Task to carry out
Only the lines from the one containing "belly_bowl();" through the one containing "points = [vertex.co" are wanted. Give them again exactly, both ends included.

Supplied information
------------------------------

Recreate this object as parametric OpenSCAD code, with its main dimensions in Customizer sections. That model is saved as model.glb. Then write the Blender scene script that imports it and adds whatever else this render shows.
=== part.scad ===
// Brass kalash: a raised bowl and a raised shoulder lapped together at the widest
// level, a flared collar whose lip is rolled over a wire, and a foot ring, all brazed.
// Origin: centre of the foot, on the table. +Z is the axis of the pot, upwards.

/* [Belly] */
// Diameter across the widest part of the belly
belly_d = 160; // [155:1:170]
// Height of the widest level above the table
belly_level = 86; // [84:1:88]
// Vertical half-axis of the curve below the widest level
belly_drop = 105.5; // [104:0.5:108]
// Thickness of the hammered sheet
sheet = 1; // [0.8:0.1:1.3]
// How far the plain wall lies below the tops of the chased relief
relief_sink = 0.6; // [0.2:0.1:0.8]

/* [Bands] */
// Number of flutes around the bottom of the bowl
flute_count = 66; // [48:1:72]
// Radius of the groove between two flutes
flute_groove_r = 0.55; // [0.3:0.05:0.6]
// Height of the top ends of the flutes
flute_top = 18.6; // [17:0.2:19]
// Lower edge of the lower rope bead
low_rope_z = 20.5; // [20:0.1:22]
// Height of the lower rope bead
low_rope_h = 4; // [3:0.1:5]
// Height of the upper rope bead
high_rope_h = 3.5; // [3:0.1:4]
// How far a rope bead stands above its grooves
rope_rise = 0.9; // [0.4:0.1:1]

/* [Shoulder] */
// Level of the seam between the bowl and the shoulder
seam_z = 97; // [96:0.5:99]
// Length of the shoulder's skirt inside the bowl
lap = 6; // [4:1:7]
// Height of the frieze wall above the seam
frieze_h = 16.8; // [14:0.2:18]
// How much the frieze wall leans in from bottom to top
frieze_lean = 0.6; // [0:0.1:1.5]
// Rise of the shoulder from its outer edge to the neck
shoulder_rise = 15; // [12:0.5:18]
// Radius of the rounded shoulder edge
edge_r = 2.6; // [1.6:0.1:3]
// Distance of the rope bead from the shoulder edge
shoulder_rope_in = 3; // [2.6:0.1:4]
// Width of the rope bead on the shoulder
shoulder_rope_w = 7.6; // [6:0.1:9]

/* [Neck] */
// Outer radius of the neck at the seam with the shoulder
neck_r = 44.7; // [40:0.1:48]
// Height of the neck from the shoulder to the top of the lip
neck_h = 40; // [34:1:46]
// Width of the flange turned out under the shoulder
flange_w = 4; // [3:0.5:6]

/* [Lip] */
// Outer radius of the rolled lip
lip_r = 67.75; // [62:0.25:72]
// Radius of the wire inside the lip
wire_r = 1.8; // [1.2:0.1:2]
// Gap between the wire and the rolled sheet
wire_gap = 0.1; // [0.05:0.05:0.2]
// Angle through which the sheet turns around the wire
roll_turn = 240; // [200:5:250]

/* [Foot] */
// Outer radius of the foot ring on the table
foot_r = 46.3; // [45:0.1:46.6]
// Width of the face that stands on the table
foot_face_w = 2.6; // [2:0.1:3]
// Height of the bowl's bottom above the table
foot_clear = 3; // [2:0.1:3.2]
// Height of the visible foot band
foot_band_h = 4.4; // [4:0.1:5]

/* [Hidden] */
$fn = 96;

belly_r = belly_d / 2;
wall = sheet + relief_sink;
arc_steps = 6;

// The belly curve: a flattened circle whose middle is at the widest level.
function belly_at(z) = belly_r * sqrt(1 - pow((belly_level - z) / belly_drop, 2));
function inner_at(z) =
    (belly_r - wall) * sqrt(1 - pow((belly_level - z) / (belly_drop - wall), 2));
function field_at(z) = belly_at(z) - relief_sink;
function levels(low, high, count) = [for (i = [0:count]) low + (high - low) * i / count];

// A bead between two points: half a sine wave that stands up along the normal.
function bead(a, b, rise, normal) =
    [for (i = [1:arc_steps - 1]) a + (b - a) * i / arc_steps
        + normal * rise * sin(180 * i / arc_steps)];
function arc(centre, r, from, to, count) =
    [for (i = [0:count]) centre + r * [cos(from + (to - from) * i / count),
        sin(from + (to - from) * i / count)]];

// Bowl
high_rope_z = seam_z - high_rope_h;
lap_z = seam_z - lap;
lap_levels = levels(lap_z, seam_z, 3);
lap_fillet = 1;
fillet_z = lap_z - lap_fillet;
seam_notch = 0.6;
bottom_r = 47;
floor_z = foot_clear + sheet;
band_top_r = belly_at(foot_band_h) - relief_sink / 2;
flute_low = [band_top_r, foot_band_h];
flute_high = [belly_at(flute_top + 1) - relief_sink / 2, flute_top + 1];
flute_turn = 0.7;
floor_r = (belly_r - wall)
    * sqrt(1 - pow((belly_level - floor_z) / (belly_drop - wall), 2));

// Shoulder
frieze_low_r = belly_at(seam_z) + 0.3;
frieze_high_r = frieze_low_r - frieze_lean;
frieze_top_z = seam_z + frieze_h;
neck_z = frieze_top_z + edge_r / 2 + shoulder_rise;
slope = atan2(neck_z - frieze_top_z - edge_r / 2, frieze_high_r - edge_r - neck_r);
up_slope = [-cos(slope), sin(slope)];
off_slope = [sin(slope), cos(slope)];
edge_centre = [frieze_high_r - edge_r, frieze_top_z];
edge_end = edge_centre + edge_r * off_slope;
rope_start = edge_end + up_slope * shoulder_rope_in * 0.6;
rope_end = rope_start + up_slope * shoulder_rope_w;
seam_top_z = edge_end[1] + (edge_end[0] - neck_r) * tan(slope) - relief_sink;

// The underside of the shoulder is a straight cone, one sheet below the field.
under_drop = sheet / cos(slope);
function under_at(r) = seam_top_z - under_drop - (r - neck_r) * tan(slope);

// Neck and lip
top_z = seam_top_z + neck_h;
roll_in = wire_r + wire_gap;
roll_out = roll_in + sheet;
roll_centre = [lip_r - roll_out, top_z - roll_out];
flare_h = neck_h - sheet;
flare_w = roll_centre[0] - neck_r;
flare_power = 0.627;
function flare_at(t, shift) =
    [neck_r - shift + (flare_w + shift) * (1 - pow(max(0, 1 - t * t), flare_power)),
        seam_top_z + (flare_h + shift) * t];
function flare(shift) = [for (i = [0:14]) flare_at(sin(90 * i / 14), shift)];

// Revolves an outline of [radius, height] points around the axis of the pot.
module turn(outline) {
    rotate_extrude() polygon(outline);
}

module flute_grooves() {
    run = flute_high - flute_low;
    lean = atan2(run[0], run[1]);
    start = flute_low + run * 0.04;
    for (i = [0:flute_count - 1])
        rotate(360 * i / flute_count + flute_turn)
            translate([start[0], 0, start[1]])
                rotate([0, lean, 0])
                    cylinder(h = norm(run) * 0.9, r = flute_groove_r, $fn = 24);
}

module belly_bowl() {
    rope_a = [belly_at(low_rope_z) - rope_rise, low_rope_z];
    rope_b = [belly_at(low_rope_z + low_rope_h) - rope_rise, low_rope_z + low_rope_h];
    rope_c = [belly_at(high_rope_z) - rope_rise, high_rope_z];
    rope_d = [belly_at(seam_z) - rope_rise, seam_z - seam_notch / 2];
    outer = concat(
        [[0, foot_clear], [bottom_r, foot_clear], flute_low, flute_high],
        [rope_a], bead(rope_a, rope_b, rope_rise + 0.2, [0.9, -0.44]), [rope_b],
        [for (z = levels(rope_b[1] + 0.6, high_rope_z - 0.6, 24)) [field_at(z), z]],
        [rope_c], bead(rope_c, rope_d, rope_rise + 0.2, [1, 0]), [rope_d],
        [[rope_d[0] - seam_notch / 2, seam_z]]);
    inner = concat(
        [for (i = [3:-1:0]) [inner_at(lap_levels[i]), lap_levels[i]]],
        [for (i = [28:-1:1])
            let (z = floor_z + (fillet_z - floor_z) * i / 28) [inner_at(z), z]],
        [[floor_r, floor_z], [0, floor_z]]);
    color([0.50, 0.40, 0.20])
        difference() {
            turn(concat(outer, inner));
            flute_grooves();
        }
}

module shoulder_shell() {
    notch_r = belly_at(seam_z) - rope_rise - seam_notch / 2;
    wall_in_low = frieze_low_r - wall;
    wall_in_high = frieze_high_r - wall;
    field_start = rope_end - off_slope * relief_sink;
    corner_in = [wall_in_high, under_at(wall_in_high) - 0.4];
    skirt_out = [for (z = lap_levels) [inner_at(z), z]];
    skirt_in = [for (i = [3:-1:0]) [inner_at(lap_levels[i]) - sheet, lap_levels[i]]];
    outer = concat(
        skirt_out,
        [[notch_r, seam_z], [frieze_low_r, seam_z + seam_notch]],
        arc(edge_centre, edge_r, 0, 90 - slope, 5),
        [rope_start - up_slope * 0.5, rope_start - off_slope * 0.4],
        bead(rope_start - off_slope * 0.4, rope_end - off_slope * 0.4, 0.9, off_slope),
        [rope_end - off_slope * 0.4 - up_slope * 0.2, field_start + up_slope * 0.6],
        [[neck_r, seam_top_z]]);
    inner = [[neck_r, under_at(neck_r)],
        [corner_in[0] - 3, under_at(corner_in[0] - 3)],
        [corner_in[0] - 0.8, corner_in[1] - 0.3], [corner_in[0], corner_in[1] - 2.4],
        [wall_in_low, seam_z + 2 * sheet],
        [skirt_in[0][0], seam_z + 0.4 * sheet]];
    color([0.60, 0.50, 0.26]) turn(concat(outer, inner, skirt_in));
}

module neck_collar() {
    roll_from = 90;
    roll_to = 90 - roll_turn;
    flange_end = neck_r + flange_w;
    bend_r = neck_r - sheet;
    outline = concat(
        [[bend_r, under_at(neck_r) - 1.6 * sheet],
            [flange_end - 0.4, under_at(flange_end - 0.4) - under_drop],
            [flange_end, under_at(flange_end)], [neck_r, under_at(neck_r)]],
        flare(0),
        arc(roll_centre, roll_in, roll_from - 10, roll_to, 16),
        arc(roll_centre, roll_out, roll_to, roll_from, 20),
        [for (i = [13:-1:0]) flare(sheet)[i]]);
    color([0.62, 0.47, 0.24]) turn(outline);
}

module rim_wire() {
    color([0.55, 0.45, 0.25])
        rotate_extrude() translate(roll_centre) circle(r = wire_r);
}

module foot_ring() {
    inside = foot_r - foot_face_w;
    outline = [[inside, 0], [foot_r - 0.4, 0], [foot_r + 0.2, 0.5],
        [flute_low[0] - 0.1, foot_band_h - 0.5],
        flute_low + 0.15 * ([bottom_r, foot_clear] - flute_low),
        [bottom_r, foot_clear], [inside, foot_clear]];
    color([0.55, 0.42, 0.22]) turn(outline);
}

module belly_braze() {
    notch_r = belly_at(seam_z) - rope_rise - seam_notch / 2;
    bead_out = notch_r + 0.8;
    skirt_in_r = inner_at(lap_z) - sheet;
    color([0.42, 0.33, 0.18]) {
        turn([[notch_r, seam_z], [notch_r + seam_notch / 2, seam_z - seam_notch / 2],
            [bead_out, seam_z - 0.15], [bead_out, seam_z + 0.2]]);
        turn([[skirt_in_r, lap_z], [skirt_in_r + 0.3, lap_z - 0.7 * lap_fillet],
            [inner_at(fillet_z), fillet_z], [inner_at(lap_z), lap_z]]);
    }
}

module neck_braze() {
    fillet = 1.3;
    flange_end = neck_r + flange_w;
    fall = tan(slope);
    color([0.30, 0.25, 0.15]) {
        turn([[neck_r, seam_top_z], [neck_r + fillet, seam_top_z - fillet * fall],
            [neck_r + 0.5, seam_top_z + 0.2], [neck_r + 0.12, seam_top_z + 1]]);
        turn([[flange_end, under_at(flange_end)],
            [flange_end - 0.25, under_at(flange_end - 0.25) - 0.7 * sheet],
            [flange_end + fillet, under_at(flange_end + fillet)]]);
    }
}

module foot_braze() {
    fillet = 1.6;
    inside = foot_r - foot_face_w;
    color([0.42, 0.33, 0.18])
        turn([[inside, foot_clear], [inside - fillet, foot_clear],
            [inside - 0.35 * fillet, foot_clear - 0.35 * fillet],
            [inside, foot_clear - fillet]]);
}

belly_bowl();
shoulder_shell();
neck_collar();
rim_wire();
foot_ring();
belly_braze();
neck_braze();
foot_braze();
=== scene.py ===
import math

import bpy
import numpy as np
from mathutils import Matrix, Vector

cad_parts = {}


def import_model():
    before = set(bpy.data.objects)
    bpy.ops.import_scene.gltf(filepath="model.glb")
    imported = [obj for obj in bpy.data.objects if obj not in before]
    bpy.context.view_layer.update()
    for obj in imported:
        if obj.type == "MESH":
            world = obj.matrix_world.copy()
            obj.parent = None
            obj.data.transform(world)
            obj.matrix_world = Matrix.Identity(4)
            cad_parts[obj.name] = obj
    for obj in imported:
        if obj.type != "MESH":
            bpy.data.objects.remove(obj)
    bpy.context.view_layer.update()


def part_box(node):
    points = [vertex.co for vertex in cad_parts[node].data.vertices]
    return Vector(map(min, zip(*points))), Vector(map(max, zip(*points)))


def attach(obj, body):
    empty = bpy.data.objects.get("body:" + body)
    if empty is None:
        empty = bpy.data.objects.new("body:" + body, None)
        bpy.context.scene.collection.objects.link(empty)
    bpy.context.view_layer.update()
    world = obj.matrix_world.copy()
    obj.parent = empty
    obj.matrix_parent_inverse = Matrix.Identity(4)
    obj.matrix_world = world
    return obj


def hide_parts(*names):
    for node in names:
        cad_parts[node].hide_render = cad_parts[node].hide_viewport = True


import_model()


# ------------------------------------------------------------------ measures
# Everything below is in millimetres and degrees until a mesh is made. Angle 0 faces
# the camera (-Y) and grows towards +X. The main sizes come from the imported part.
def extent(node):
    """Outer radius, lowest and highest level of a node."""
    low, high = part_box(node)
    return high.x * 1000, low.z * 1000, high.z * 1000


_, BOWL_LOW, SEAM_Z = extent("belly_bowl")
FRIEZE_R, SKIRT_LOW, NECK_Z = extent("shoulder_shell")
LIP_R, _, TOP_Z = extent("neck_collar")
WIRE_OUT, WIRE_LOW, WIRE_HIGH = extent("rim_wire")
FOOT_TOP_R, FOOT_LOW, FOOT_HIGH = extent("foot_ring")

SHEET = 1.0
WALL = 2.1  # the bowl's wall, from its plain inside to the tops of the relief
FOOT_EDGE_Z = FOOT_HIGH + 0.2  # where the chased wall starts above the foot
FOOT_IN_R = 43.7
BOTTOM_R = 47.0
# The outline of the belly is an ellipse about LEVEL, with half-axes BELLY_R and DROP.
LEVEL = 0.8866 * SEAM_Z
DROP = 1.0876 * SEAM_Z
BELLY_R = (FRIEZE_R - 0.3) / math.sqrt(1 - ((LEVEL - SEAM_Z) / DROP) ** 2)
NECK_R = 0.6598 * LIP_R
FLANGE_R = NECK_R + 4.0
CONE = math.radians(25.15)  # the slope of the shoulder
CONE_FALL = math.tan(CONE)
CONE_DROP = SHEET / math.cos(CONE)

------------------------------

Result below
belly_bowl();
shoulder_shell();
neck_collar();
rim_wire();
foot_ring();
belly_braze();
neck_braze();
foot_braze();
=== scene.py ===
import math

import bpy
import numpy as np
from mathutils import Matrix, Vector

cad_parts = {}


def import_model():
    before = set(bpy.data.objects)
    bpy.ops.import_scene.gltf(filepath="model.glb")
    imported = [obj for obj in bpy.data.objects if obj not in before]
    bpy.context.view_layer.update()
    for obj in imported:
        if obj.type == "MESH":
            world = obj.matrix_world.copy()
            obj.parent = None
            obj.data.transform(world)
            obj.matrix_world = Matrix.Identity(4)
            cad_parts[obj.name] = obj
    for obj in imported:
        if obj.type != "MESH":
            bpy.data.objects.remove(obj)
    bpy.context.view_layer.update()


def part_box(node):
    points = [vertex.co for vertex in cad_parts[node].data.vertices]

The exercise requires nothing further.